## Stated task
Will you quote precisely the lines that run from the top of the material below to the line containing "with ground edges.", both ends included?

━━━━━ Input for this task

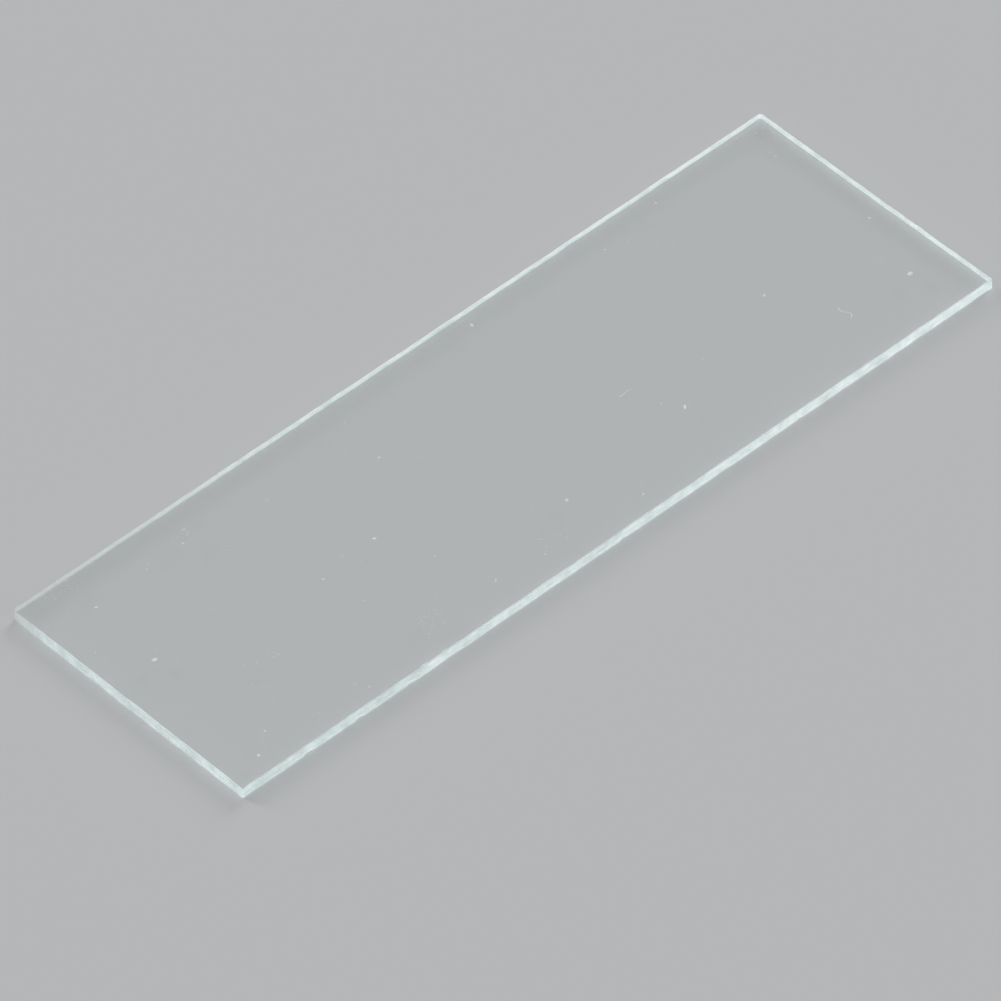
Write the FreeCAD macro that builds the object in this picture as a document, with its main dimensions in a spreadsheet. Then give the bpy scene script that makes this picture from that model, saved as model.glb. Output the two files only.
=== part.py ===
"""Microscope slide: one flat pane of clear soda-lime glass with ground edges.

Frame, in millimetres: X along the slide, Y across it, Z up. The origin is the centre of the
underside, on the surface that the slide lies on.
"""
import FreeCAD
import Part
import Sketcher
import os

# Driving dimensions: alias, value in mm, what it is.
SIZES = (
    ("slide_length", 76.2, "end to end, three inches"),
    ("slide_width", 25.4, "long edge to long edge, one inch"),
    ("slide_thickness", 1.0, "face to face"),
    ("corner_radius", 0.25, "upright corners, eased by the grinding wheel"),
    ("arris_width", 0.06, "bevel where the ground edge meets each face"),
)


def make_sizes(doc):
    """The sheet that every feature is bound to."""
    sheet = doc.addObject("Spreadsheet::Sheet", "sizes")
    for row, (alias, value, note) in enumerate(SIZES, start=1):
        sheet.set(f"A{row}", alias)
        sheet.set(f"B{row}", str(value))
        sheet.set(f"C{row}", note)
        sheet.setAlias(f"B{row}", alias)
    doc.recompute()
    return sheet


def origin_plane(body, role):
    return next(plane for plane in body.Origin.OriginFeatures if plane.Role == role)


def draw_outline(body):
    """The rectangle scored and snapped from the sheet of glass, centred on the origin."""
    sketch = body.newObject("Sketcher::SketchObject", "outline")
    sketch.AttachmentSupport = [(origin_plane(body, "XY_Plane"), "")]
    sketch.MapMode = "FlatFace"

    half_length, half_width = 30, 10  # drawn roughly, and sized by the constraints below
    corners = [
        FreeCAD.Vector(-half_length, -half_width, 0),
        FreeCAD.Vector(half_length, -half_width, 0),
        FreeCAD.Vector(half_length, half_width, 0),
        FreeCAD.Vector(-half_length, half_width, 0),
    ]
    front, right, back, left = range(4)
    for start, end in zip(corners, corners[1:] + corners[:1]):
        sketch.addGeometry(Part.LineSegment(start, end), False)

    line_start, line_end = 1, 2
    for edge, following in ((front, right), (right, back), (back, left), (left, front)):
        sketch.addConstraint(
            Sketcher.Constraint("Coincident", edge, line_end, following, line_start)
        )
    for edge in (front, back):
        sketch.addConstraint(Sketcher.Constraint("Horizontal", edge))
    for edge in (right, left):
        sketch.addConstraint(Sketcher.Constraint("Vertical", edge))

    sketch_origin = (-1, 1)
    sketch.addConstraint(
        Sketcher.Constraint("Symmetric", front, line_start, back, line_start, *sketch_origin)
    )
    for name, edge, kind in (("length", front, "DistanceX"), ("width", right, "DistanceY")):
        index = sketch.addConstraint(
            Sketcher.Constraint(kind, edge, line_start, edge, line_end, 10.0)
        )
        sketch.renameConstraint(index, name)
        sketch.setExpression(f"Constraints.{name}", f"sizes.slide_{name}")
    return sketch


def upright_edges(shape):
    """Names of the edges where two ground sides meet."""
    return [
        f"Edge{number}"
        for number, edge in enumerate(shape.Edges, start=1)
        if edge.BoundBox.ZLength > edge.BoundBox.XLength + edge.BoundBox.YLength
    ]


def polished_faces(shape):
    """Names of the two large faces, the top and the underside."""
    return [
        f"Face{number}"
        for number, face in enumerate(shape.Faces, start=1)
        if abs(face.normalAt(0, 0).z) > 0.99
    ]


def make_slide(doc):
    body = doc.addObject("PartDesign::Body", "slide")
    body.Label = "glass_slide"
    outline = draw_outline(body)

    pane = body.newObject("PartDesign::Pad", "pane")
    pane.Profile = outline
    pane.setExpression("Length", "sizes.slide_thickness")
    doc.recompute()

    eased = body.newObject("PartDesign::Fillet", "eased_corners")
    eased.Base = (pane, upright_edges(pane.Shape))
    eased.setExpression("Radius", "sizes.corner_radius")
    doc.recompute()

    ground = body.newObject("PartDesign::Chamfer", "ground_arris")
    ground.Base = (eased, polished_faces(eased.Shape))
    ground.setExpression("Size", "sizes.arris_width")
    doc.recompute()

    body.Placement = FreeCAD.Placement()
    return body


def check(doc, pieces):
    """Stops the build on a failed feature or a bad solid."""
    for item in doc.Objects:
        if "Invalid" in item.State or "Error" in item.State:
            raise RuntimeError(f"{item.Label} failed: {item.State}")
    for piece in pieces:
        if piece.Shape.isNull() or not piece.Shape.isValid():
            raise RuntimeError(f"{piece.Label} has no valid shape")


def main():
    doc = FreeCAD.newDocument("microscope_slide")
    make_sizes(doc)
    pieces = [make_slide(doc)]
    doc.recompute()
    check(doc, pieces)

    os.makedirs("parts", exist_ok=True)
    for piece in pieces:
        piece.Shape.exportStep(f"parts/{piece.Label}.step")
        box = piece.Shape.BoundBox
        print(
            f"{piece.Label}: {box.XLength:.2f} x {box.YLength:.2f} x {box.ZLength:.2f} mm,"
            f" {piece.Shape.Volume:.1f} mm3, {len(piece.Shape.Faces)} faces"
        )


main()
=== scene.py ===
import bpy
import math
from mathutils import Matrix, Vector


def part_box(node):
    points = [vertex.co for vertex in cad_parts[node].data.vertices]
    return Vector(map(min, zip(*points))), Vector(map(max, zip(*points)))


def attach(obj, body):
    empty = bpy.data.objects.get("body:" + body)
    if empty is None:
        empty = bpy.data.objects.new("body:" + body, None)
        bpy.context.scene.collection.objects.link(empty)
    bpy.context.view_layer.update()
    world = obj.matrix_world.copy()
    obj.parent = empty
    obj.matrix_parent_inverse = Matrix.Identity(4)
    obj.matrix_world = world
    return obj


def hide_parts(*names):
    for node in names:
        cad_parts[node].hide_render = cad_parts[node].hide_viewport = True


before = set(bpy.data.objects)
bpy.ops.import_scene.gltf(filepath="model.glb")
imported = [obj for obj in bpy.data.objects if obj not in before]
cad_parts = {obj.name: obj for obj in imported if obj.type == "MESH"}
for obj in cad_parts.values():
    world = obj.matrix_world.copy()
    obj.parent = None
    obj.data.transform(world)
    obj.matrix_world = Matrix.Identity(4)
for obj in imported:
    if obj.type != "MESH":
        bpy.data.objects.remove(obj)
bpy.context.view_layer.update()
slideLow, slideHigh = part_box("glass_slide")
slideSize = slideHigh - slideLow

mm = 0.001  # lengths are written in millimetres and become metres here
hair = 0.005 * mm  # closer than this counts as touching
weld = 0.002 * mm  # points nearer to each other than this are joined
tiny = 0.001 * mm  # stands in for zero in a division


class Wire:
    # one output of a node; sums and products of wires add Math nodes
    def __init__(self, graph, socket):
        self.graph = graph
        self.socket = socket

    def out(self, name):
        return Wire(self.graph, pick(self.socket.node.outputs, name))

    def maths(self, operation, first, second):
        return self.graph.node("ShaderNodeMath", {"operation": operation}, {0: first, 1: second})

    def __add__(self, other):
        return self.maths("ADD", self, other)

    def __radd__(self, other):
        return self.maths("ADD", other, self)

    def __sub__(self, other):
        return self.maths("SUBTRACT", self, other)

    def __rsub__(self, other):
        return self.maths("SUBTRACT", other, self)

    def __mul__(self, other):
        return self.maths("MULTIPLY", self, other)

    def __rmul__(self, other):
        return self.maths("MULTIPLY", other, self)

    def __truediv__(self, other):
        return self.maths("DIVIDE", self, other)

    def __rtruediv__(self, other):
        return self.maths("DIVIDE", other, self)

    def __pow__(self, other):
        return self.maths("POWER", self, other)

    def __rpow__(self, other):
        return self.maths("POWER", other, self)

    def __gt__(self, other):
        return self.maths("GREATER_THAN", self, other)

    def __lt__(self, other):
        return self.maths("LESS_THAN", self, other)

    def __abs__(self):
        return self.maths("ABSOLUTE", self, 0.0)

    def atLeast(self, other):
        return self.maths("MAXIMUM", self, other)

    def atMost(self, other):
        return self.maths("MINIMUM", self, other)


def pick(sockets, name):
    if isinstance(name, int):
        return sockets[name]
    return next(socket for socket in sockets if socket.enabled and socket.name == name)


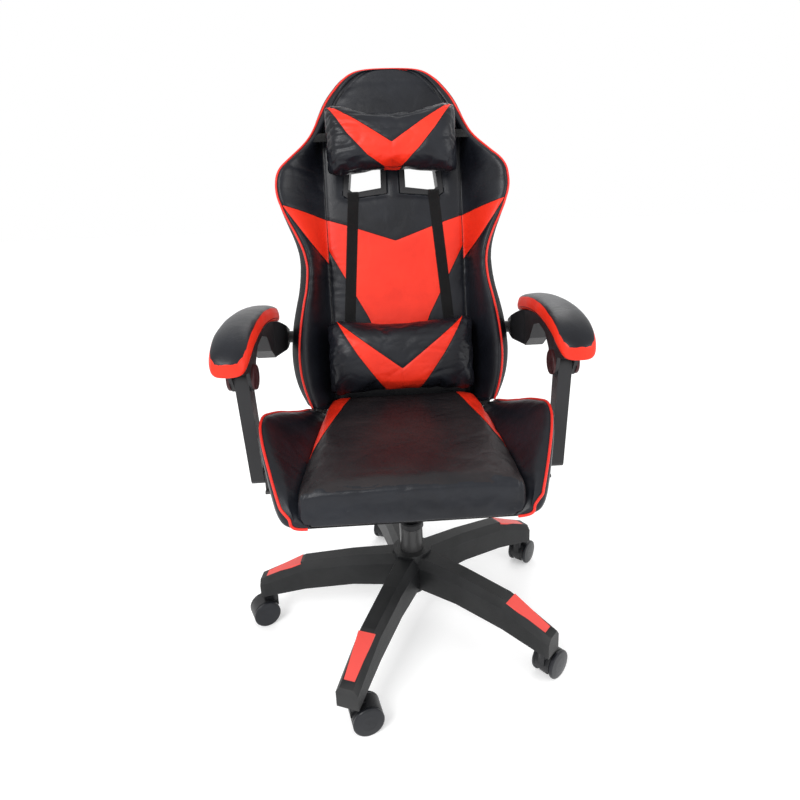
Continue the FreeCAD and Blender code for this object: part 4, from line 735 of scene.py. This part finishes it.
def make_seat_pad():
    """Crowned middle pad of the seat, with its rolled front face and two red corner panels."""
    rings = []
    for index, (y, half, top) in enumerate(PAD):
        low = PAD_FLOOR + (8 if index in (0, len(PAD) - 1) else 0)
        right = [(half * 0.35, low), (half - 20, low), (half - 4, low + 4), (half, low + 18),
                 (half, top - 16),
                 (half - 4, top - 4), (half - 20, top), (half * 0.35, top + 3)]
        left = [(-x, z) for x, z in reversed(right)]
        rings.append([(x, y, z) for x, z in right + left])
    piece = cage("seat_pad", rings)
    subdivide(piece, 2)
    fill_out(piece, 6, 5, lambda p: p.z < PAD_FLOOR + 14, slack=0.015)

    def relief(place, normal):
        x, y, z = place
        move = wrinkles(x, y * 0.4 + z, 0.006, 0.02, 0.9)
        if normal.z > 0.3:
            for sign in (1, -1):
                move += groove(distance_to([(sign * 206, -160), (sign * 118, 192)], x, y), 3, 1.2)
            move += wrinkles(x, y, 0.010, 0.012, 0.8)
        corner = math.exp(-((abs(x) - 186) / 14) ** 2)
        if y < -215:
            move += wrinkles(z, x, 0.018, 0.05, 2.4 * corner)
        return move

    push(piece, relief)
    colour_panels(piece, [SEAT_RED, [(-x, y) for x, y in SEAT_RED]], 1, lambda n: n.z > -0.2)
    for face in piece.data.polygons:
        if face.normal.y < -0.6 and face.material_index == 0:
            face.material_index = 2
    return piece


# Front to back: base, side, edge and crease distances from the middle, then side, edge and crease heights.
WINGS = (
    (-253, 205, 213, 213, 196, 392, 404, 398), (-244, 214, 229, 229, 201, 398, 420, 414),
    (-220, 222, 240, 241, 203, 408, 446, 432), (-190, 230, 250, 254, 202, 424, 474, 441),
    (-155, 237, 258, 267, 201, 432, 499, 445), (-120, 243, 265, 277, 199, 438, 520, 447),
    (-85, 245, 268, 279, 196, 440, 532, 449), (-45, 244, 267, 276, 193, 437, 521, 450),
    (0, 242, 264, 269, 189, 430, 508, 451), (60, 234, 254, 257, 185, 421, 485, 452),
    (125, 224, 237, 239, 179, 415, 460, 442), (186, 211, 219, 219, 167, 410, 445, 428),
)


def wing_point(row):
    """The seat wing's outer edge, where the piping is sewn."""
    y, base, side, edge, fold, side_z, edge_z, fold_z = row
    return (edge - 4, y, edge_z + 4)


def make_seat_wing(sign, side_name):
    """Padded side wing of the seat that rises beside the thigh and dips at both ends."""
    rings = []
    for y, base, side, edge, fold, side_z, edge_z, fold_z in WINGS:
        middle_x, middle_z = (edge - 14 + fold) / 2, (edge_z + fold_z) / 2
        ring = [
            (fold - 34, PAD_FLOOR), (base - 6, PAD_FLOOR), (base + 3, PAD_FLOOR + 5), (side, side_z),
            (edge + 2, edge_z - 8), (edge - 2, edge_z + 2), (edge - 14, edge_z + 1),
            (middle_x + 2, middle_z + 7), (fold + 6, fold_z + 3), (fold - 12, fold_z - 10),
        ]
        rings.append([(sign * x, y, z) for x, z in ring])
    piece = cage("seat_wing_" + side_name, rings)
    subdivide(piece, 3)

    def relief(place, normal):
        x, y, z = place
        low = math.exp(-((z - 440) / 34) ** 2)
        move = 0.8 * noise.noise(Vector((x, y, z)) * 0.014)
        if normal.x * sign < 0.3:
            move += wrinkles(y, x * 0.6 + z, 0.022, 0.007, 1.0 * low)
        move += wrinkles(y, z, 0.014, 0.009, 0.5)
        return move

    push(piece, relief)
    return piece


def seat_piping(surface, sign):
    """Along the wing's edge, down its front end and round its lower corner to the pad."""
    points = [wing_point(row) for row in reversed(WINGS)]
    points += [(208, -256, 396), (204, -258, 388), (195, -258, 384), (180, -257, 383)]
    line = walk([(sign * x, y, z) for x, y, z in points], 8)
    return nearest(surface, line, 1.2)


# Front to back: height of the arm pad's top below its crest, half width.
ARM_PAD = ((-188, -54, 22), (-178, -40, 31), (-160, -26, 35), (-132, -14, 36), (-95, -6, 36), (-40, 0, 34),
           (30, 0, 31), (110, -8, 29), (180, -22, 28), (206, -31, 26), (215, -38, 20))
ARM_CREST = 717.0
ARM_THICK = 34.0
ARM_CENTRE = 300.0


def arm_top(sign):
    """Outline of the black top panel of an arm pad, seen from above."""
    right = [(9, -187), (19, -184), (27, -175)] + [(0.88 * half, y) for y, _, half in ARM_PAD[2:-2]]
    right += [(20, 203), (10, 208)]
    left = [(-x, y) for x, y in reversed(right)]
    return [(sign * ARM_CENTRE + x, y) for x, y in right + left]


def arm_low_seam(sign):
    """Loop round the lower edge of an arm pad."""
    body = ARM_PAD[2:-1]
    right = [(0.98 * half, y, ARM_CREST + low - 27) for y, low, half in body]
    left = [(-x, y, z) for x, y, z in reversed(right)]
    rear = [(x, body[-1][0] + 2, right[-1][2]) for x in (14, 0, -14)]
    front = [(x, body[0][0] - 3, right[0][2] - 1) for x in (-16, 0, 16)]
    return [(sign * ARM_CENTRE + x, y, z) for x, y, z in right + rear + left + front]


def make_arm_pad(sign, side):
    """Padded arm rest: black top, red band round its edge, sewn together."""
    rings = []
    for index, (y, drop, half) in enumerate(ARM_PAD):
        top = ARM_CREST + drop
        low = top - ARM_THICK * (0.62 if index in (0, len(ARM_PAD) - 1) else 1.0)
        right = [(half * 0.5, low), (half * 0.9, low + 1), (half, low + 9), (half * 1.0, top - 14),
                 (half * 0.88, top - 4), (half * 0.72, top), (half * 0.3, top + 3)]
        left = [(-x, z) for x, z in reversed(right)]
        rings.append([(sign * ARM_CENTRE + x, y, z) for x, z in right + left])
    piece = cage("arm_cover_" + side, rings)
    crease_names = {4, 9}
    values = piece.data.attributes.new("crease_edge", "FLOAT", "EDGE").data
    for edge in piece.data.edges:
        a, b = edge.vertices
        if a % 14 in crease_names and b % 14 in crease_names and abs(a - b) == 14:
            values[edge.index].value = 0.5
    subdivide(piece, 3)
    push(piece, lambda p, n: 0.5 * noise.noise(p * 0.03))
    colour_panels(piece, [arm_top(sign)], 1, lambda n: n.z > 0.25)
    return piece


# --------------------------------------------------------- building the looks

def make_backrest():
    cover = make_back_cover()
    surface = surface_of(cover)
    piping = cords_piece("back_piping", [nearest(surface, piping_line(), 1.4)], 2.6)
    seams = [front_thread(surface, line) for line in PANEL_SEAMS]
    for sign in (1, -1):
        line = [(sign * seam_at(level), level) for level in range(24, 745, 8)]
        seams.append(front_thread(surface, line))
    threads = cords_piece("back_threads", [line for line in seams if len(line) > 3], 0.7)
    straps, band = make_straps(surface)
    dress(cover, [BLACK, RED, SHADED_SIDE], "backrest", ("back_foam", "back_rear_cover"), BACK)
    dress(piping, [PIPING], "backrest", turn=BACK)
    dress(threads, [THREAD], "backrest", turn=BACK)
    webbing = FINISHES["black_webbing"]
    for strap in straps:
        dress(strap, [webbing], "backrest", ("lumbar_straps",), turn=BACK)
    dress(band, [webbing], "backrest", ("head_strap",), turn=BACK)


def pillow_threads(piece, name, vee):
    surface = surface_of(piece)
    line = front_thread(surface, vee + vee[:1])
    return cords_piece(name, [line], 0.6)


def make_pillows():
    head = make_pillow("head_cushion", (150, 535, 703, -28, 92, 16), HEAD_VEE, 138, 0.028)
    head_threads = pillow_threads(head, "head_threads", HEAD_VEE)
    dress(head, [BLACK, RED], "backrest", ("head_pillow",), BACK)
    dress(head_threads, [THREAD], "backrest", turn=BACK)
    lumbar = make_pillow("lumbar_cushion", (170, 36, 220, -27, 100, 5), LUMBAR_VEE, 158, 0.020)
    lumbar_threads = pillow_threads(lumbar, "lumbar_threads", LUMBAR_VEE)
    dress(lumbar, [BLACK, RED], "lumbar_pillow", ("lumbar_pillow",), BACK)
    dress(lumbar_threads, [THREAD], "lumbar_pillow", turn=BACK)


def make_seat():
    pad = make_seat_pad()
    top = surface_of(pad)
    seams = []
    for sign in (1, -1):
        line = walk([(sign * 196, -120, 0), (sign * 118, 190, 0)])
        seams.append(laid(top, line, (0, 0, -1), THREAD_LIFT))
    threads = cords_piece("seat_threads", seams, 0.6)
    dress(pad, [WORN, RED, BLACK], "seat", ("seat_cushion",))
    dress(threads, [THREAD], "seat")
    lines = []
    for sign, side in SIDES:
        wing = make_seat_wing(sign, side)
        lines.append(seat_piping(surface_of(wing), sign))
        dress(wing, [BLACK], "seat", ("seat_cushion",))
    dress(cords_piece("seat_piping", lines, 2.5), [PIPING], "seat")


def make_arm_covers():
    for sign, side in SIDES:
        piece = make_arm_pad(sign, side)
        surface = surface_of(piece)
        outline = arm_top(sign)
        top = walk([(x, y, 0) for x, y in outline + outline[:1]])
        loops = [laid(surface, top, (0, 0, -1), 0.1), nearest(surface, arm_low_seam(sign), 0.1)]
        threads = cords_piece("arm_threads_" + side, loops, 0.6, closed=True)
        body = "armrest_" + side
        dress(piece, [RED, BLACK], body, ("arm_pad_" + side,))
        dress(threads, [THREAD], body)


def finish_cad_nodes():
    """Give each carried-over CAD node the finish of its material slot."""
    for row in frame["record"]["subparts"]:
        node = frame["nodes"][row["node"]]
        material = FINISHES[row["material_slot"]]
        for index in range(len(node.material_slots)):
            node.material_slots[index].material = material


def make_stage():
    """Pale floor, soft studio light and the camera."""
    bpy.ops.mesh.primitive_plane_add(size=30, location=(0, 0, 0))
    floor = bpy.context.object
    floor.name = "floor"
    paper = finish("pale_floor", (0.80, 0.80, 0.80), (0.84, 0.84, 0.84), 0.9, patch=0.6)
    shader = paper.node_tree.nodes["Principled BSDF"]
    shader.inputs["Emission Color"].default_value = (1, 1, 1, 1)
    shader.inputs["Emission Strength"].default_value = 0.30
    floor.data.materials.append(paper)
    world = bpy.data.worlds.new("studio")
    world.use_nodes = True
    world.node_tree.nodes["Background"].inputs["Color"].default_value = (1, 1, 1, 1)
    world.node_tree.nodes["Background"].inputs["Strength"].default_value = 1.0
    bpy.context.scene.world = world
    target = Vector((0, 0, 0.65))
    # name, place, size in metres, power in watts
    lamps = (
        ("key", (-1.5, -2.4, 2.5), 1.3, 62),
        ("fill", (2.3, -1.7, 1.5), 1.2, 22),
        ("rim", (0.4, 2.3, 2.4), 1.6, 12),
    )
    for name, place, size, power in lamps:
        light = bpy.data.lights.new(name, "AREA")
        light.shape = "SQUARE"
        light.size = size
        light.energy = power
        lamp = bpy.data.objects.new(name, light)
        lamp.location = place
        lamp.rotation_euler = (target - Vector(place)).to_track_quat("-Z", "Y").to_euler()
        bpy.context.scene.collection.objects.link(lamp)
    data = bpy.data.cameras.new("camera")
    data.lens = 27.0
    data.sensor_width = 36.0
    data.shift_x = -0.0245
    data.shift_y = -0.0467
    camera = bpy.data.objects.new("camera", data)
    right = Vector((0.99764, -0.05877, -0.03539))
    up = Vector((0.05027, 0.27528, 0.96005))
    ahead = Vector((0.04668, 0.95957, -0.27759))
    turn = Matrix((right, up, -ahead)).transposed().to_4x4()
    camera.matrix_world = Matrix.Translation((-0.0244, -1.1617, 0.9349)) @ turn
    bpy.context.scene.collection.objects.link(camera)
    bpy.context.scene.camera = camera
    bpy.context.scene.view_settings.view_transform = "Standard"


finish_cad_nodes()
make_backrest()
make_pillows()
make_seat()
make_arm_covers()
make_stage()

━━━━━━━━━━

## Result for this task
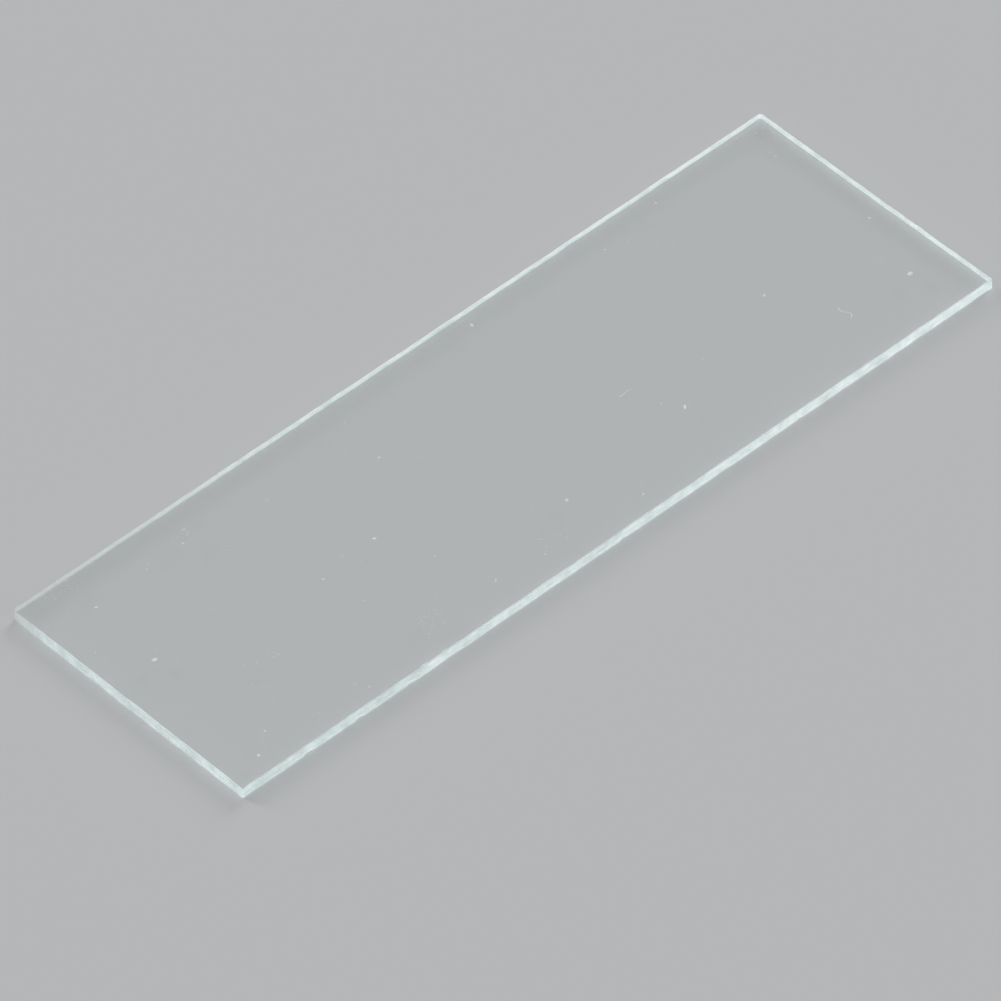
Write the FreeCAD macro that builds the object in this picture as a document, with its main dimensions in a spreadsheet. Then give the bpy scene script that makes this picture from that model, saved as model.glb. Output the two files only.
=== part.py ===
"""Microscope slide: one flat pane of clear soda-lime glass with ground edges.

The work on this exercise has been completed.